Tengamos en cuenta que la población sueca es de ocho millones de habitantes para una extensión de tierra aproximadamente la de España, lo que quiere decir que a los suecos les corresponde mucha Naturaleza por persona, y, en consecuencia, que el sueco, le guste o no, está integrado en esa Naturaleza, formando parte de ella.

El habitante de este país se siente orgulloso de su Naturaleza, la cuida, la conserva y la defiende. El día de nuestra llegada a Lund, los accesos por carretera a la ciudad, estaban cerrados a causa de una marcha antinuclear. El contacto con el aire libre es una constante aquí, casi diría que el sueco está siempre al oreo, ya que salvo tres o cuatro ciudades donde se ha recurrido a la mampostería, el sueco vive -y el que no vive, descansa las vacaciones y los fines de semana en su casita de tablas, dentro del bosque o a orillas del lago. El pueblo sueco ha pasado en menos de un siglo de una cultura agraria a una cultura industrial, y al discurrir del ruralismo a la urbanización, lo ha hecho sabiamente, sin perder de vista a la Naturaleza. Hoy día, un 5 por ciento de campesinos dan de comer al resto del país (en los Estados Unidos tengo entendido que rebasan el 6 por 100), pero el 95 por 100 restante, empleados en la industria y los servicios, no se han desprendido de sus raíces rurales, tienen su casa o sus antepasados, o ambas cosas, en el campo; conservan en su sangre unas reminiscencias rústicas que, lejos de avergonzarles, cultivan y proclaman.

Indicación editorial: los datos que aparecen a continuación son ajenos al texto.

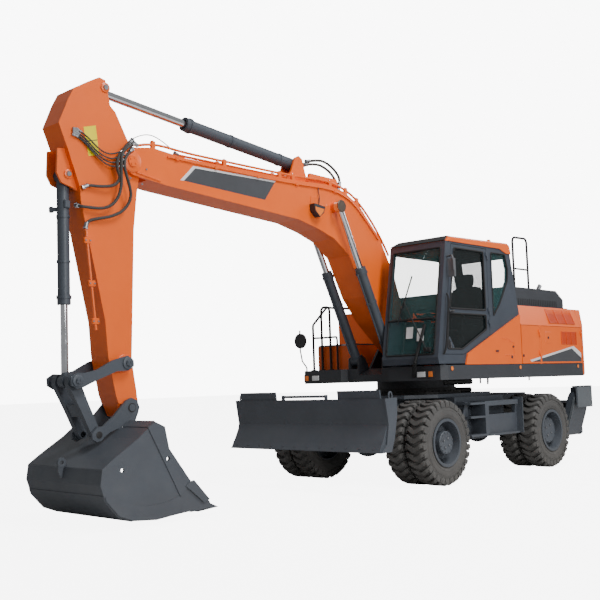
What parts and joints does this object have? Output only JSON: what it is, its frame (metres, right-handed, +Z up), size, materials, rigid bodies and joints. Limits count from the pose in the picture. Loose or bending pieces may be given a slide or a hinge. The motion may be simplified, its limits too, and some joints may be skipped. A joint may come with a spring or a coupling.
{
  "type": "wheeled excavator",
  "caption": "Wheeled excavator with a one-piece boom and digging bucket, a dozer blade at one end, folding outriggers at the other, twin tyres and a glazed cab",
  "frame": {"origin": "on the floor, in the middle of the machine's length and width", "axes": "+X toward the blade and the bucket, +Y toward the cab side, +Z up"},
  "size_m": [8.636, 2.697, 4.436],
  "materials": {
    "chassis_frame": "semi-gloss paint",
    "slew_ring": "semi-gloss paint",
    "axle_fixed": "semi-gloss paint",
    "axle_steer": "semi-gloss paint",
    "step_box_left": "semi-gloss paint",
    "step_box_right": "semi-gloss paint",
    "upper_frame": "semi-gloss paint",
    "counterweight": "semi-gloss paint",
    "engine_block": "painted casting",
    "body_panels": "semi-gloss paint",
    "tank": "semi-gloss paint",
    "step_tread": "ribbed tread plate",
    "hood_strip": "semi-gloss paint",
    "hood_rail": "semi-gloss paint",
    "front_rail": "semi-gloss paint",
    "cab_shell": "semi-gloss paint",
    "cab_roof": "semi-gloss paint",
    "cab_glass": "tinted safety glass",
    "cab_inside": "textile seat and moulded consoles",
    "mirror_left": "moulded housing",
    "mirror_right": "moulded housing",
    "head_lamps": "clear lamp lens",
    "tyres_fixed_left": "matt rubber",
    "wheel_fixed_left": "semi-gloss paint",
    "knuckle_left": "semi-gloss paint",
    "tyres_steer_left": "matt rubber",
    "wheel_steer_left": "semi-gloss paint",
    "tyres_fixed_right": "matt rubber",
    "wheel_fixed_right": "semi-gloss paint",
    "knuckle_right": "semi-gloss paint",
    "tyres_steer_right": "matt rubber",
    "wheel_steer_right": "semi-gloss paint",
    "dozer_blade": "semi-gloss paint",
    "blade_cylinder_barrels": "semi-gloss paint",
    "blade_cylinder_rods": "hard chrome",
    "outrigger_left": "semi-gloss paint",
    "outrigger_barrel_left": "semi-gloss paint",
    "outrigger_rod_left": "hard chrome",
    "outrigger_right": "semi-gloss paint",
    "outrigger_barrel_right": "semi-gloss paint",
    "outrigger_rod_right": "hard chrome",
    "boom": "semi-gloss paint",
    "boom_cylinder_barrels": "semi-gloss paint",
    "boom_cylinder_rods": "hard chrome",
    "arm": "semi-gloss paint",
    "arm_cylinder_barrel": "semi-gloss paint",
    "arm_cylinder_rod": "hard chrome",
    "bucket": "semi-gloss paint",
    "guide_links": "semi-gloss paint",
    "h_link": "semi-gloss paint",
    "bucket_cylinder_barrel": "semi-gloss paint",
    "bucket_cylinder_rod": "hard chrome",
    "cab_door": "semi-gloss paint",
    "door_left_front": "semi-gloss paint",
    "door_left_rear": "semi-gloss paint",
    "door_right": "semi-gloss paint",
    "hood_lid": "semi-gloss paint"
  },
  "bodies": {
    "chassis": {"chassis_frame": "chassis_frame", "slew_ring": "slew_ring", "axle_fixed": "axle_fixed", "axle_steer": "axle_steer", "step_box_left": "step_box_left", "step_box_right": "step_box_right"},
    "upper": {"upper_frame": "upper_frame", "counterweight": "counterweight", "engine_block": "engine_block", "body_panels": "body_panels", "tank": "tank", "step_tread": "step_tread", "hood_strip": "hood_strip", "hood_rail": "hood_rail", "front_rail": "front_rail", "cab_shell": "cab_shell", "cab_roof": "cab_roof", "cab_glass": "cab_glass", "cab_inside": "cab_inside", "mirror_left": "mirror_left", "mirror_right": "mirror_right", "head_lamps": "head_lamps"},
    "wheels_fixed_left": {"tyres_fixed_left": "tyres_fixed_left", "wheel_fixed_left": "wheel_fixed_left"},
    "steer_left": {"knuckle_left": "knuckle_left"},
    "wheels_steer_left": {"tyres_steer_left": "tyres_steer_left", "wheel_steer_left": "wheel_steer_left"},
    "wheels_fixed_right": {"tyres_fixed_right": "tyres_fixed_right", "wheel_fixed_right": "wheel_fixed_right"},
    "steer_right": {"knuckle_right": "knuckle_right"},
    "wheels_steer_right": {"tyres_steer_right": "tyres_steer_right", "wheel_steer_right": "wheel_steer_right"},
    "blade": {"dozer_blade": "dozer_blade"},
    "blade_barrels": {"blade_cylinder_barrels": "blade_cylinder_barrels"},
    "blade_rods": {"blade_cylinder_rods": "blade_cylinder_rods"},
    "outrigger_left": {"outrigger_left": "outrigger_left"},
    "outrigger_barrel_left": {"outrigger_barrel_left": "outrigger_barrel_left"},
    "outrigger_rod_left": {"outrigger_rod_left": "outrigger_rod_left"},
    "outrigger_right": {"outrigger_right": "outrigger_right"},
    "outrigger_barrel_right": {"outrigger_barrel_right": "outrigger_barrel_right"},
    "outrigger_rod_right": {"outrigger_rod_right": "outrigger_rod_right"},
    "boom": {"boom": "boom"},
    "boom_barrels": {"boom_cylinder_barrels": "boom_cylinder_barrels"},
    "boom_rods": {"boom_cylinder_rods": "boom_cylinder_rods"},
    "arm": {"arm": "arm"},
    "arm_barrel": {"arm_cylinder_barrel": "arm_cylinder_barrel"},
    "arm_rod": {"arm_cylinder_rod": "arm_cylinder_rod"},
    "bucket": {"bucket": "bucket"},
    "guide_links": {"guide_links": "guide_links"},
    "h_link": {"h_link": "h_link"},
    "bucket_barrel": {"bucket_cylinder_barrel": "bucket_cylinder_barrel"},
    "bucket_rod": {"bucket_cylinder_rod": "bucket_cylinder_rod"},
    "cab_door": {"cab_door": "cab_door"},
    "door_left_front": {"door_left_front": "door_left_front"},
    "door_left_rear": {"door_left_rear": "door_left_rear"},
    "door_right": {"door_right": "door_right"},
    "hood_lid": {"hood_lid": "hood_lid"}
  },
  "joints": [
    {"name": "slew", "type": "hinge", "parent": "chassis", "child": "upper", "pos_m": [-1.388, 0, 1.2], "axis": [0, 0, 1], "continuous": true},
    {"name": "spin_fixed_left", "type": "hinge", "parent": "chassis", "child": "wheels_fixed_left", "pos_m": [-0.293, 1.119, 0.52], "axis": [0, 1, 0], "continuous": true},
    {"name": "spin_fixed_right", "type": "hinge", "parent": "chassis", "child": "wheels_fixed_right", "pos_m": [-0.293, -1.119, 0.52], "axis": [0, 1, 0], "continuous": true},
    {"name": "steering_left", "type": "hinge", "parent": "chassis", "child": "steer_left", "pos_m": [-2.893, 0.64, 0.52], "axis": [0, 0, 1], "range_deg": [-28, 28]},
    {"name": "spin_steer_left", "type": "hinge", "parent": "steer_left", "child": "wheels_steer_left", "pos_m": [-2.893, 1.119, 0.52], "axis": [0, 1, 0], "continuous": true},
    {"name": "steering_right", "type": "hinge", "parent": "chassis", "child": "steer_right", "pos_m": [-2.893, -0.64, 0.52], "axis": [0, 0, 1], "range_deg": [-28, 28]},
    {"name": "spin_steer_right", "type": "hinge", "parent": "steer_right", "child": "wheels_steer_right", "pos_m": [-2.893, -1.119, 0.52], "axis": [0, 1, 0], "continuous": true},
    {"name": "blade_lift", "type": "hinge", "parent": "chassis", "child": "blade", "pos_m": [0.092, 0, 0.64], "axis": [0, -1, 0], "range_deg": [-28, 5]},
    {"name": "blade_barrels_tilt", "type": "hinge", "parent": "chassis", "child": "blade_barrels", "pos_m": [0.377, 0, 0.985], "axis": [0, -1, 0], "range_deg": [-21.83, 3.9]},
    {"name": "blade_rods_slide", "type": "slide", "parent": "blade_barrels", "child": "blade_rods", "axis": [0.6857, 0, -0.7279], "range_m": [-0.0373, 0.2089]},
    {"name": "outrigger_left_fold", "type": "hinge", "parent": "chassis", "child": "outrigger_left", "pos_m": [-4.053, 0.93, 0.43], "axis": [-1, 0, 0], "range_deg": [0, 98]},
    {"name": "outrigger_barrel_left_tilt", "type": "hinge", "parent": "chassis", "child": "outrigger_barrel_left", "pos_m": [-4.053, 0.18, 0.76], "axis": [-1, 0, 0], "range_deg": [0, 5.68]},
    {"name": "outrigger_rod_left_slide", "type": "slide", "parent": "outrigger_barrel_left", "child": "outrigger_rod_left", "axis": [0, 0.9894, -0.1451], "range_m": [0, 0.3592]},
    {"name": "outrigger_right_fold", "type": "hinge", "parent": "chassis", "child": "outrigger_right", "pos_m": [-4.053, -0.93, 0.43], "axis": [1, 0, 0], "range_deg": [0, 98]},
    {"name": "outrigger_barrel_right_tilt", "type": "hinge", "parent": "chassis", "child": "outrigger_barrel_right", "pos_m": [-4.053, -0.18, 0.76], "axis": [1, 0, 0], "range_deg": [0, 5.68]},
    {"name": "outrigger_rod_right_slide", "type": "slide", "parent": "outrigger_barrel_right", "child": "outrigger_rod_right", "axis": [0, -0.9894, -0.1451], "range_m": [0, 0.3592]},
    {"name": "boom_lift", "type": "hinge", "parent": "upper", "child": "boom", "pos_m": [-1.088, -0.05, 1.74], "axis": [0, -1, 0], "range_deg": [-56, 36]},
    {"name": "boom_barrels_tilt", "type": "hinge", "parent": "upper", "child": "boom_barrels", "pos_m": [-0.538, -0.05, 1.575], "axis": [0, -1, 0], "range_deg": [-60.57, 38.94]},
    {"name": "boom_rods_slide", "type": "slide", "parent": "boom_barrels", "child": "boom_rods", "axis": [0.4331, 0, 0.9013], "range_m": [-0.4497, 0.2891]},
    {"name": "arm_swing", "type": "hinge", "parent": "boom", "child": "arm", "pos_m": [3.494, -0.05, 3.616], "axis": [0, -1, 0], "range_deg": [-28, 84]},
    {"name": "arm_barrel_tilt", "type": "hinge", "parent": "boom", "child": "arm_barrel", "pos_m": [0.912, -0.05, 4.011], "axis": [0, -1, 0], "range_deg": [-3.36, 1.13]},
    {"name": "arm_rod_slide", "type": "slide", "parent": "arm_barrel", "child": "arm_rod", "axis": [0.9935, 0, 0.1139], "range_m": [-0.8826, 0.2942]},
    {"name": "bucket_curl", "type": "hinge", "parent": "arm", "child": "bucket", "pos_m": [3.536, -0.05, 1.107], "axis": [0, -1, 0], "range_deg": [-85, 65]},
    {"name": "guide_links_swing", "type": "hinge", "parent": "arm", "child": "guide_links", "pos_m": [3.597, -0.05, 1.549], "axis": [0, -1, 0], "range_deg": [-68.13, 52.1]},
    {"name": "h_link_swing", "type": "hinge", "parent": "guide_links", "child": "h_link", "pos_m": [4.177, -0.05, 1.385], "axis": [0, -1, 0], "range_deg": [-37.98, 49.66]},
    {"name": "bucket_barrel_tilt", "type": "hinge", "parent": "arm", "child": "bucket_barrel", "pos_m": [4.187, -0.05, 3.4], "axis": [0, -1, 0], "range_deg": [-6.9, 5.28]},
    {"name": "bucket_rod_slide", "type": "slide", "parent": "bucket_barrel", "child": "bucket_rod", "axis": [-0.005, 0, -1], "range_m": [-0.4592, 0.6004]},
    {"name": "cab_door_hinge", "type": "hinge", "parent": "upper", "child": "cab_door", "pos_m": [-1.451, 1.2133, 2.2], "axis": [0, 0, 1], "range_deg": [0, 150]},
    {"name": "door_left_front_hinge", "type": "hinge", "parent": "upper", "child": "door_left_front", "pos_m": [-2.72, 1.2313, 1.7], "axis": [0, 0, 1], "range_deg": [0, 110]},
    {"name": "door_left_rear_hinge", "type": "hinge", "parent": "upper", "child": "door_left_rear", "pos_m": [-3.984, 1.2313, 1.7], "axis": [0, 0, 1], "range_deg": [0, 110]},
    {"name": "door_right_hinge", "type": "hinge", "parent": "upper", "child": "door_right", "pos_m": [-3.984, -1.2313, 1.7], "axis": [0, 0, -1], "range_deg": [0, 110]},
    {"name": "hood_lid_hinge", "type": "hinge", "parent": "upper", "child": "hood_lid", "pos_m": [-3.8, 0, 2.2963], "axis": [0, -1, 0], "range_deg": [0, 55]}
  ],
  "couplings": [
    {"joint": "steering_right", "follows": "steering_left", "ratio": 1},
    {"joint": "blade_barrels_tilt", "follows": "blade_lift", "ratio": 0.7793},
    {"joint": "blade_rods_slide", "follows": "blade_lift", "m_per_rad": -0.4273},
    {"joint": "outrigger_barrel_left_tilt", "follows": "outrigger_left_fold", "ratio": 0.0579},
    {"joint": "outrigger_rod_left_slide", "follows": "outrigger_left_fold", "m_per_rad": 0.21},
    {"joint": "outrigger_barrel_right_tilt", "follows": "outrigger_right_fold", "ratio": 0.0579},
    {"joint": "outrigger_rod_right_slide", "follows": "outrigger_right_fold", "m_per_rad": 0.21},
    {"joint": "boom_barrels_tilt", "follows": "boom_lift", "ratio": 1.0815},
    {"joint": "boom_rods_slide", "follows": "boom_lift", "m_per_rad": 0.4601},
    {"joint": "arm_barrel_tilt", "follows": "arm_swing", "ratio": -0.04},
    {"joint": "arm_rod_slide", "follows": "arm_swing", "m_per_rad": -0.602},
    {"joint": "guide_links_swing", "follows": "bucket_curl", "ratio": 0.8015},
    {"joint": "h_link_swing", "follows": "bucket_curl", "ratio": -0.5842},
    {"joint": "bucket_barrel_tilt", "follows": "bucket_curl", "ratio": 0.0811},
    {"joint": "bucket_rod_slide", "follows": "bucket_curl", "m_per_rad": -0.4047}
  ]
}
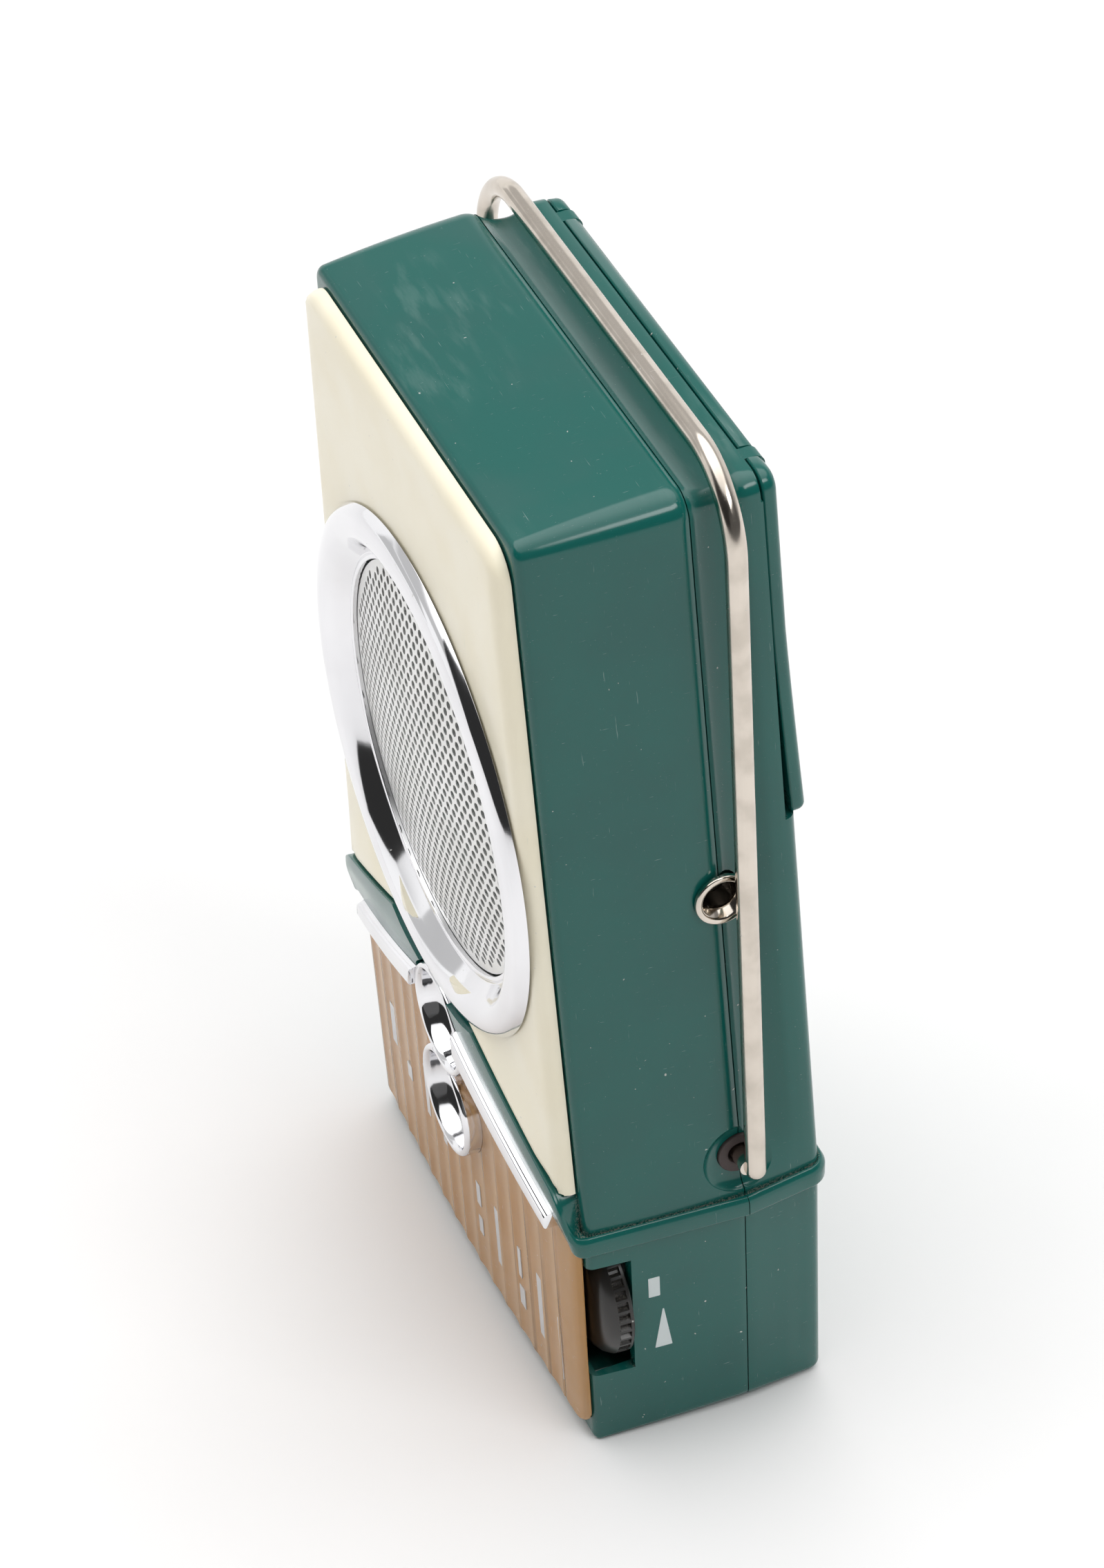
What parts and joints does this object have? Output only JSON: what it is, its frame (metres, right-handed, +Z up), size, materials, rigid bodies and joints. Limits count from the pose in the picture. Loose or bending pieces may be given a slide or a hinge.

Lógicamente el sueco es deportista, pero deportista activo, de aire libre: bicicleta, patinaje sobre hielo, caza, pesca, esquí. No se conforma con el deporte espectáculo: le gusta ser protagonista, hacer deporte antes que presenciarlo (en primavera, en todos los centros escolares hay una semana de vacaciones con este exclusivo fin).

Apenas existen allí diversiones gregarias para llenar los ocios. La actividad festiva del sueco está diversificada: pinta su cabaña, recolecta setas o arándanos, juega al tenis, se pierde en sus paseos, o haciendo footing, por los bosques. El resultado se constata en las carreteras: no existe una especial densidad circulatoria dominical, cada uno está en un punto, se mueve a distintas horas, no se estorban. Y al propio tiempo, en un país tan pródigo en agua y de tamaña riqueza forestal, no hay polvo ni contaminación. Me ha llamado la atención la transparencia del aire, incluso en Estocolmo. La luz es finísima, diáfana, opalescente, incluso en días entoldados y durante los largos, interminables crepúsculos. Con sol resultan asombrosos los relieves, los matices de las cosas (relieves y matices que, con sabiduría electrónica, han acertado a trasladar a la televisión en color, de unos tonos delicados, sutilísimos, desconocidos aquí).